When we often say ‘Wynonna Earp’ is grounded, we don’t mean we know of a secret town in America overrun with demons and gooey stuff. We mean that even in this ridiculous world, Andras and her team can still build believable, ugly, beautiful, harsh and raw humans. We love this show’s bonkers. But as Mullen’s direction goes for the camera to pan out on one of the most intimate, lovely moments of the show–we can’t fault ourselves for loving how much love is put into this project.
QUESTIONS & COMMENTS:
- We didn’t get to mention it much in the discussion, but Varun Saranga’s Jeremy was an absolute winner in this episode. He’s always been the geeky, ‘adorkable’ one and nothing changes–except he truly proves his BBD worth.

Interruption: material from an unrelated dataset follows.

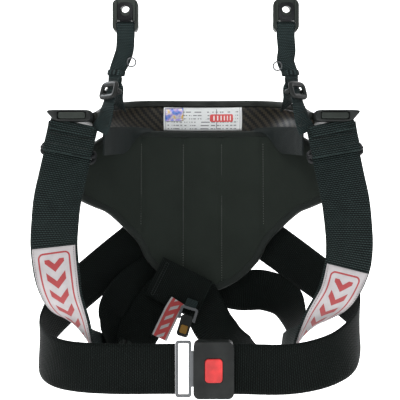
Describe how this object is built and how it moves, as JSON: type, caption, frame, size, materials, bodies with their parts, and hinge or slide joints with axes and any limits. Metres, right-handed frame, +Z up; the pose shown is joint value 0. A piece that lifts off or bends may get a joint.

- I’m crossing my fingers we see more of Tamara Duarte. She’s talented and I hope she has something juicy in terms of a storyline. I’m sensing a late episode twist?
- Nicole’s old outfit versus her new one? (Am I the only one missing the stiff collar and khakis?)
- Mind you, where did Dolls find Nicole in the house?! Had she just gone for a walk…naked? This show, man. This. Show.
- Melanie Scrofano blew everyone out of the water this episode–there wasn’t any competition. Everyone had raised their game. Provost-Chalkley championed the first four but Scrofano was sensational. I think oddly, Barrell came close to swiping it.
- I’m not going to compare the actresses because they’re hugely different–but only the comment–and that’s between Evelyne Brochu (Delphine, ‘Orphan Black’) and Katherine Barrell. You don’t need to give them much for them to seize it and make something special. And that in itself requires heavy skill.
- That end scene! That end scene! (NB: I literally kept this on from a previous review. The note still stands valid).